On 11th of February, Tom Lane committed patch:
Remove GROUP BY columns that are functionally dependent on other columns. If a GROUP BY clause includes all columns of a non-deferred primary key, as well as other columns of the same relation, those other columns are redundant and can be dropped from the grouping; the pkey is enough to ensure that each row of the table corresponds to a separate group. Getting rid of the excess columns will reduce the cost of the sorting or hashing needed to implement GROUP BY, and can indeed remove the need for a sort step altogether. This seems worth testing for since many query authors are not aware of the GROUP-BY-primary-key exception to the rule about queries not being allowed to reference non-grouped-by columns in their targetlists or HAVING clauses. Thus, redundant GROUP BY items are not uncommon. Also, we can make the test pretty cheap in most queries where it won't help by not looking up a rel's primary key until we've found that at least two of its columns are in GROUP BY. David Rowley, reviewed by Julien Rouhaud
On 20th of January, Robert Haas committed patch:
The core innovation of this patch is the introduction of the concept of a partial path; that is, a path which if executed in parallel will generate a subset of the output rows in each process. Gathering a partial path produces an ordinary (complete) path. This allows us to generate paths for parallel joins by joining a partial path for one side (which at the baserel level is currently always a Partial Seq Scan) to an ordinary path on the other side. This is subject to various restrictions at present, especially that this strategy seems unlikely to be sensible for merge joins, so only nested loops and hash joins paths are generated. This also allows an Append node to be pushed below a Gather node in the case of a partitioned table. Testing revealed that early versions of this patch made poor decisions in some cases, which turned out to be caused by the fact that the original cost model for Parallel Seq Scan wasn't very good. So this patch tries to make some modest improvements in that area. There is much more to be done in the area of generating good parallel plans in all cases, but this seems like a useful step forward. Patch by me, reviewed by Dilip Kumar and Amit Kapila.
On 18th of December, Teodor Sigaev committed patch:
Introduce distance operators over cubes: <#> taxicab distance <-> euclidean distance <=> chebyshev distance Also add kNN support of those distances in GiST opclass. Author: Stas Kelvich
On 11th of November, Robert Haas committed patch:
Generate parallel sequential scan plans in simple cases. Add a new flag, consider_parallel, to each RelOptInfo, indicating whether a plan for that relation could conceivably be run inside of a parallel worker. Right now, we're pretty conservative: for example, it might be possible to defer applying a parallel-restricted qual in a worker, and later do it in the leader, but right now we just don't try to parallelize access to that relation. That's probably the right decision in most cases, anyway.

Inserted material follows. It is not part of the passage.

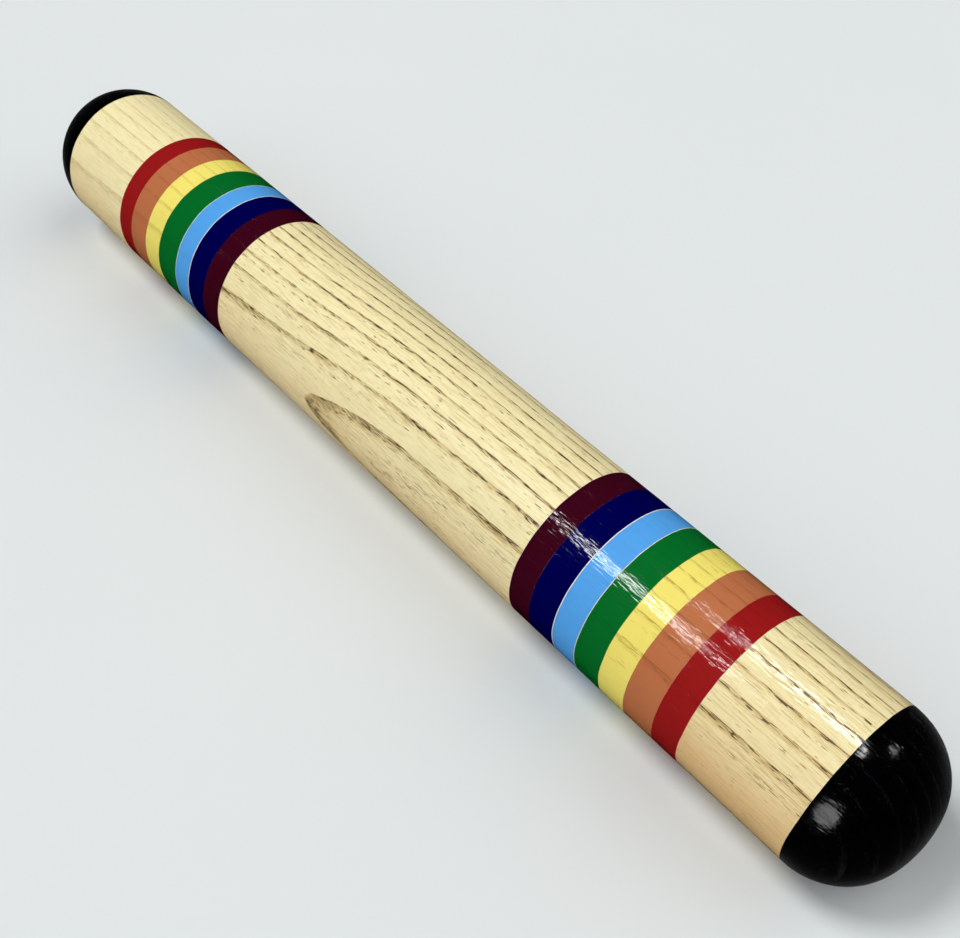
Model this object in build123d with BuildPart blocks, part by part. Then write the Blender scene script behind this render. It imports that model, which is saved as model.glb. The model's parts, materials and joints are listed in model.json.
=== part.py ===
from build123d import *
import os
from math import atan2, cos, degrees, radians, sin

# Rainstick: a turned ash tube closed by two domed caps and ringed by two groups of painted bands.
# Inside it a paper liner holds nails in a double helix, and loose glass beads run between the
# nails when the stick is tipped.
# X runs along the stick. It lies on z = 0, and the origin is under its middle. Sizes are in mm.

# ash tube
outer_radius = 30.0
wall = 5.0
middle_length = 172.5  # bare wood between the two groups of bands
edge_break = 0.3  # chamfer round each mouth of the tube

# painted bands, listed from the end of the stick inwards
left_bare = 42.9  # bare wood between the left cap and the first band
right_bare = 41.3
left_widths = {
    "red": 9.2,
    "orange": 11.2,
    "yellow": 10.2,
    "green": 12.8,
    "light_blue": 9.4,
    "navy": 10.8,
    "maroon": 10.7,
}
right_widths = {
    "red": 10.4,
    "orange": 12.3,
    "yellow": 10.9,
    "green": 11.0,
    "light_blue": 10.2,
    "navy": 11.1,
    "maroon": 9.7,
}
band_seat = 0.15  # depth that the paint is let into the wood
paint_film = 0.12  # so the paint lies just under the bare wood and the wood carries the stick

# end caps
dome_height = 26.0
shoulder_radius = 25.4
spigot_length = 12.0
spigot_chamfer = 1.0
glue_gap = 0.1  # radial room for glue round the spigots and the liner

# paper liner and its nails
liner_wall = 1.8
nail_length = 38.0
nail_radius = 0.8
nail_head_radius = 1.8
nail_head_height = 0.5
nail_tip_length = 2.4
nail_step = 8.0  # along the stick, from one nail of a helix to the next
nails_per_turn = 12
first_nail_angle = 15.0
nail_end_margin = 7.0  # from a cap's spigot to the nearest nail
hole_clearance = 0.02

# glass beads, in lanes between the planes of the nails
bead_radius = 2.0
bead_clearance = 0.25  # from the liner and the caps
bead_pitch = 4.1
second_layer_rise = 2.9
third_layer_rise = 3.5
lane_beads = {"left": 17, "middle": 26, "right": 17}  # rows of the bottom layer in each lane
lane_angles = {"left": -120.0, "middle": -90.0, "right": -60.0}
second_layer_share = 0.75  # of the bottom layer's rows, so that the heap slopes away from the cap
third_layer_share = 0.45

# worked out
bore_radius = outer_radius - wall
tube_length = (
    left_bare + sum(left_widths.values()) + middle_length + sum(right_widths.values()) + right_bare
)
half_length = tube_length / 2
spigot_radius = bore_radius - glue_gap
chamber_length = tube_length - 2 * spigot_length
liner_outer = bore_radius - glue_gap
liner_inner = liner_outer - liner_wall
crown_radius = (dome_height**2 + outer_radius**2 - 2 * outer_radius * shoulder_radius) / (
    2 * (dome_height - shoulder_radius)
)
turn_angle = 360 / nails_per_turn
nails_per_helix = int((chamber_length - 2 * nail_end_margin) / nail_step)

stick_axis = Axis((0, 0, outer_radius), (1, 0, 0))


def section_plane(direction=1):
    """A plane through the stick's axis: local x runs outwards to one end, local y is the radius."""
    return Plane(
        origin=(0, 0, outer_radius), x_dir=(direction, 0, 0), z_dir=(0, -direction, 0)
    )


def radial_plane(x, angle, radius):
    """A plane at that distance from the stick's axis that faces straight out from it."""
    out = (0, cos(radians(angle)), sin(radians(angle)))
    return Plane(
        origin=(x, radius * out[1], outer_radius + radius * out[2]), x_dir=(1, 0, 0), z_dir=out
    )


def save(part, name):
    """Labels a finished piece and writes its STEP file."""
    part.label = name
    export_step(part, f"parts/{name}.step")


os.makedirs("parts", exist_ok=True)

# ---- ash tube: turned and bored, with a shallow seat under each group of bands
left_group = sum(left_widths.values())
right_group = sum(right_widths.values())
left_group_start = -half_length + left_bare
right_group_start = half_length - right_bare - right_group
with BuildPart() as tube:
    with BuildSketch(section_plane()):
        with Locations((0, bore_radius + wall / 2)):
            Rectangle(tube_length, wall)
        for start, length in ((left_group_start, left_group), (right_group_start, right_group)):
            with Locations((start, outer_radius - band_seat)):
                Rectangle(
                    length, 2 * band_seat, align=(Align.MIN, Align.MIN), mode=Mode.SUBTRACT
                )
    revolve(axis=stick_axis)
    mouths = tube.edges().filter_by(GeomType.CIRCLE).group_by(Axis.X)
    outer_rims = [group.sort_by(SortBy.RADIUS)[-1] for group in (mouths[0], mouths[-1])]
    chamfer(outer_rims, edge_break)
save(tube.part, "tube")

# ---- painted bands: thin rings of paint, side by side in their seats
seat_radius = outer_radius - band_seat
paint_radius = seat_radius + paint_film
for end, direction, bare, widths in (
    ("left", -1, left_bare, left_widths),
    ("right", 1, right_bare, right_widths),
):
    distance = half_length - bare  # outer edge of the next band, from the middle of the stick
    for colour, width in widths.items():
        with BuildPart() as band:
            with BuildSketch(section_plane(direction)):
                with Locations((distance - width, seat_radius)):
                    Rectangle(width, paint_film, align=(Align.MIN, Align.MIN))
            revolve(axis=stick_axis)
        save(band.part, f"{colour}_band_{end}")
        distance -= width

# ---- end caps: a crown arc that meets a shoulder arc, over a spigot that plugs the tube
tangent_angle = degrees(atan2(outer_radius - shoulder_radius, crown_radius - dome_height))
tip = half_length + dome_height
for end, direction in (("left", -1), ("right", 1)):
    with BuildPart() as cap:
        with BuildSketch(section_plane(direction)):
            with BuildLine():
                Polyline(
                    (tip, 0),
                    (half_length - spigot_length, 0),
                    (half_length - spigot_length, spigot_radius),
                    (half_length, spigot_radius),
                    (half_length, outer_radius),
                )
                CenterArc(
                    (half_length, outer_radius - shoulder_radius),
                    shoulder_radius,
                    90,
                    tangent_angle - 90,
                )
                CenterArc((tip - crown_radius, 0), crown_radius, 0, tangent_angle)
            make_face()
        revolve(axis=stick_axis)
        spigot_rim = cap.edges().filter_by(GeomType.CIRCLE).sort_by(Axis.X)[0 if direction > 0 else -1]
        chamfer(spigot_rim, spigot_chamfer)
    save(cap.part, f"end_cap_{end}")

# ---- nails: two helices that start on opposite sides, half a step apart
nail_top = (liner_outer**2 - nail_head_radius**2) ** 0.5  # so that the heads lie below the paper
shank_length = nail_length - nail_tip_length
first_x = -(nails_per_helix - 0.5) * nail_step / 2
helix_starts = [(first_x, first_nail_angle), (first_x + nail_step / 2, first_nail_angle + 180)]
nail_places = [
    (x + step * nail_step, angle + step * turn_angle)
    for x, angle in helix_starts
    for step in range(nails_per_helix)
]
from_top = (Align.CENTER, Align.CENTER, Align.MAX)
with BuildPart() as nails:
    with Locations(*[radial_plane(x, angle, nail_top) for x, angle in nail_places]):
        Cylinder(nail_head_radius, nail_head_height, align=from_top)
        Cylinder(nail_radius, shank_length, align=from_top)
    with Locations(*[radial_plane(x, angle, nail_top - shank_length) for x, angle in nail_places]):
        Cone(0, nail_radius, nail_tip_length, align=from_top)
save(nails.part, "nails")

# ---- paper liner: a tube between the spigots, with a counterbored hole for every nail
with BuildPart() as liner:
    with BuildSketch(Plane.YZ.offset(-chamber_length / 2 + glue_gap)):
        with Locations((0, outer_radius)):
            Circle(liner_outer)
            Circle(liner_inner, mode=Mode.SUBTRACT)
    extrude(amount=chamber_length - 2 * glue_gap)
    with Locations(*[radial_plane(x, angle, liner_outer) for x, angle in nail_places]):
        CounterBoreHole(
            radius=nail_radius + hole_clearance,
            counter_bore_radius=nail_head_radius + hole_clearance,
            counter_bore_depth=liner_outer - nail_top + nail_head_height,
            depth=2 * liner_wall,
        )
save(liner.part, "liner")

# ---- glass beads: a heap at the left end, in lanes that the nails never cross
floor_radius = liner_inner - bead_radius - bead_clearance
first_bead_x = -chamber_length / 2 + bead_radius + bead_clearance
side_step = bead_pitch / 2
floor_depth = (floor_radius**2 - side_step**2) ** 0.5  # of the bottom layer, below the axis
second_depth = floor_depth - second_layer_rise
third_depth = second_depth - third_layer_rise
for lane, angle in lane_angles.items():
    rows = lane_beads[lane]
    lane_plane = radial_plane(0, angle, 0)
    bottom = [
        lane_plane.from_local_coords((first_bead_x + row * bead_pitch, side, floor_depth))
        for row in range(rows)
        for side in (-side_step, side_step)
    ]
    second = [
        lane_plane.from_local_coords((first_bead_x + (row + 0.5) * bead_pitch, 0, second_depth))
        for row in range(round(rows * second_layer_share))
    ]
    third = [
        lane_plane.from_local_coords((first_bead_x + row * bead_pitch, 0, third_depth))
        for row in range(round(rows * third_layer_share))
    ]
    with BuildPart() as beads:
        with Locations(*bottom, *second, *third):
            Sphere(bead_radius)
    save(beads.part, f"beads_{lane}_lane")
    heap_end = first_bead_x + (rows - 1) * bead_pitch + bead_radius
    travel = chamber_length / 2 - bead_clearance - heap_end
    print(f"beads_{lane}_lane: {len(beads.solids())} beads, travel {travel:.1f} mm")

print(f"overall length {2 * tip:.1f}, tube {tube_length:.1f}, crown radius {crown_radius:.2f}")
print(f"bare middle from {left_group_start + left_group:.2f} to {right_group_start:.2f}")
print(f"{2 * nails_per_helix} nails from x {first_x:.1f} to {-first_x:.1f}")
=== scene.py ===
import json
import math

import bpy
from mathutils import Matrix, Vector


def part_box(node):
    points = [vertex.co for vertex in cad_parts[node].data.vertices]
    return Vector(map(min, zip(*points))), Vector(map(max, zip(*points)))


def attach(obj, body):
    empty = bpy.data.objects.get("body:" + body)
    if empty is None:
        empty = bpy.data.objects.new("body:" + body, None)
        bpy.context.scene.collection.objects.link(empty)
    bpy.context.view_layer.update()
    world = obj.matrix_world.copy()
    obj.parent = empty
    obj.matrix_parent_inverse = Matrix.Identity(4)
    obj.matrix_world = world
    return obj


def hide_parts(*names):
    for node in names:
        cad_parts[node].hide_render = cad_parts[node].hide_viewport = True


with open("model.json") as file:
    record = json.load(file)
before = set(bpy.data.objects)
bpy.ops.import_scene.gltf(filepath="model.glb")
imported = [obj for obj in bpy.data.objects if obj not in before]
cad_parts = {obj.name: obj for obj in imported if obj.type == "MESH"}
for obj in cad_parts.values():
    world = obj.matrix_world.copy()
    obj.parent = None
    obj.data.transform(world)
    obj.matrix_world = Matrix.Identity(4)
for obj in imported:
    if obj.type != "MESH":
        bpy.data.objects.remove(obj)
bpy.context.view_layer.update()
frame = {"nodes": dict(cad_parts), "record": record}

mm = 0.001
colours = ("red", "orange", "yellow", "green", "light_blue", "navy", "maroon")  # from an end inwards

# the stick's own sizes, from the frame
tubeLow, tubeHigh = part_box("tube")
stickRadius = (tubeHigh[2] - tubeLow[2]) / 2
axisHeight = (tubeHigh[2] + tubeLow[2]) / 2
halfTube = (tubeHigh[0] - tubeLow[0]) / 2
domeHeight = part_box("end_cap_right")[1][0] - halfTube
print("frame:", len(frame["nodes"]), "nodes, stick radius", round(stickRadius / mm, 2), "mm")


def bandSpan(end, colour):
    low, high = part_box(f"{colour}_band_{end}")
    return low[0], high[0]


def groupSpan(end):
    spans = [bandSpan(end, colour) for colour in colours]
    return min(span[0] for span in spans), max(span[1] for span in spans)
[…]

Using the new flag, generate parallel sequential scan plans for plain baserels, meaning that we now have parallel sequential scan in PostgreSQL. The logic here is pretty unsophisticated right now: the costing model probably isn't right in detail, and we can't push joins beneath Gather nodes, so the number of plans that can actually benefit from this is pretty limited right now. Lots more work is needed. Nevertheless, it seems time to enable this functionality so that all this code can actually be tested easily by users and developers. Note that, if you wish to test this functionality, it will be necessary to set max_parallel_degree to a value greater than the default of 0. Once a few more loose ends have been tidied up here, we might want to consider changing the default value of this GUC, but I'm leaving it alone for now. Along the way, fix a bug in cost_gather: the previous coding thought that a Gather node's transfer overhead should be costed on the basis of the relation size rather than the number of tuples that actually need to be passed off to the leader. Patch by me, reviewed in earlier versions by Amit Kapila.